As you can see, it matches neither.

the first,last[,incr] convention is not new:

- Fortran,
- S-Lang,
- Mathematica
- boost::irange
- R: seq()
- Swift: stride()
- and probably more

I think the question is not if the convention is new, but if people familiar with the particular convention are likely to use Eigen for the same kind of work (i.e., scientific computing and HPC on PC?). So from the list above, only Fortran really counts maybe? That's why I was wondering if, realistically speaking, a lot of F90 users will look at Eigen as an alternative.

I fail to see a good reason why we shouldn't just adopt Matlab's convention of (first, incr, last), similar to libigl's colon(), so that there's one few set of convention to remember.

A strong argument is that in C++ optional parameters usually go last. Moreover, we also need to be consistant between the two variants, and aseqn(first,incr,size) would be really new, whereas many functions/language follows the (first,size,incr) order.

Okay that's a fair point.

Martlab aficionados are still free to declare "auto colon(first,incr,last) { return aseq(first,last,incr)); }", and done.

BTW, regarding inclusive vs exclusive upper bound, python's users seem to have several arguments, all grounded on the zero-based indexing thing: http://stackoverflow.com/questions/11364533/why-are-slice-and-range-upper-bound-exclusive.

I think half-open interval is very reasonable and conceptually clean with positive strides, but can get confusing with negative strides. For example, to express (n-1, ..., 0), aseq(n-1, -1, -1) looks really strange. With python you cannot even write A[n-1:-1:-1] since -1 is interpreted as n-1, so you write A[n-1::-1] instead, which does not fly with the notion of aseq defining a vector by itself. But then again, aseq cannot stand on its own if we allow the "last" literal: what exactly is aseq(0, last)?
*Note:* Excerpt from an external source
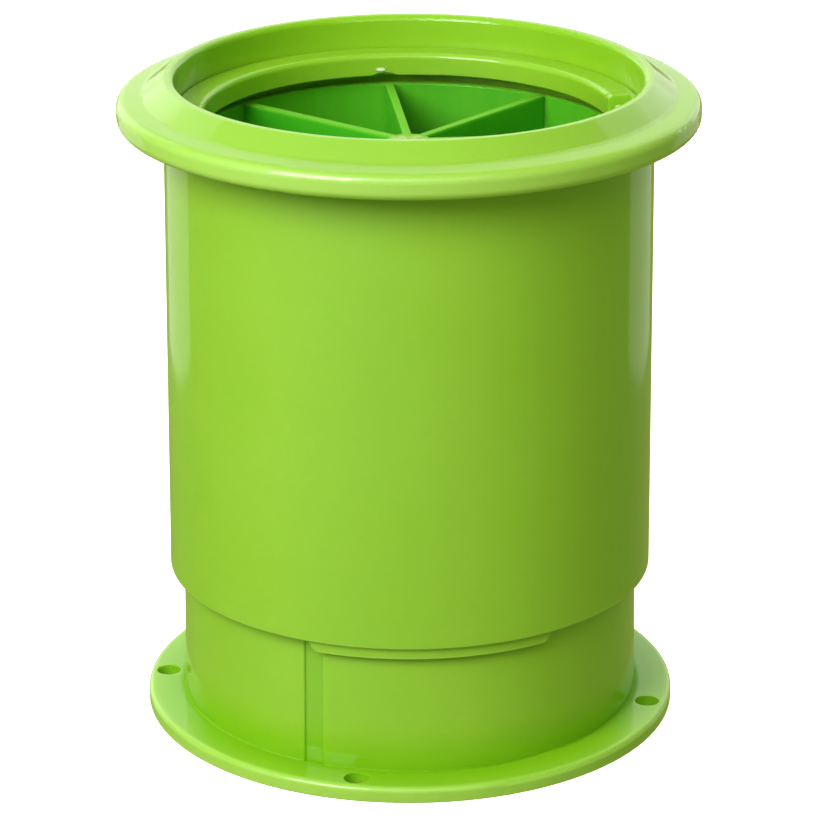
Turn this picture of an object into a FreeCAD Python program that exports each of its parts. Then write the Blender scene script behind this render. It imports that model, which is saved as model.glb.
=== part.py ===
import FreeCAD, Part
import math
import os

from FreeCAD import Vector

# Wasp trap: a sleeve with a brimmed collar slides up and down on a screw-down base tube.
# A ledge ring sits in the collar, and a star of vanes, a one-way funnel, a bait cup and a
# slotted floor drop into the tube. Millimetres, +Z up. The origin is the centre of the
# flange's underside, and -Y is the trap's front, where the sleeve's tongue is.

# ---- base tube and its screw flange ----
tube_height = 110.5
tube_bore_radius = 40.0
tube_top_wall = 1.8
tube_draft = 1.55
tube_top_rounding = 0.5
tube_foot_fillet = 0.3
flange_width = 7.05
flange_thickness = 3.0
flange_top_rounding = 1.0
flange_bottom_rounding = 0.3

screw_hole_radius = 2.3
screw_hole_bearings = (-98.2, -17.6, 69.0, 162.4)

groove_count = 3
first_groove_bearing = -29.6
groove_width = 3.6
groove_depth = 0.5
groove_flare = 0.25
groove_floor_rounding = 0.2

floor_lip_width = 2.5
floor_lip_thickness = 2.0
funnel_ledge_width = 1.6
funnel_ledge_thickness = 2.0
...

At this point of discussion, maybe we need to think more carefully about handling indexing relative to end. Here're some not very well-thought out ideas:

1. Have a "last" literal, and overload the shit out of its relevant arithmetic. This is a lot of work, and breaks as soon as an unsuspecting user invokes a function on "last".. This is in the wiki.

2. Allow negative indices like python, so all indices are understood to be (mod size)?

3. Similar to 2, but use a special "rev" mark to indicate the an index is taken with respect to end, e.g., A(aseq(0, rev(0))); A(aseq(0, rev(some complex computation)));

4: Differentiate between a forward aseq and backward aseq, i.e., A(seq(0, n-1)) gives A[0, ..., n-1], and A(rseq(n-1, 0)) gives A[n-1, ... 0]

(3) is a bit like (1). Since rev(i) is just (last - i), but you avoid doing calculation on last.

(4) is a bit like STL's begin()/end() and rbegin()/rend(). Note that we can define the half-interval rule so seq(a,b) is [a, b) and rseq(a, b) is [b, a).

gael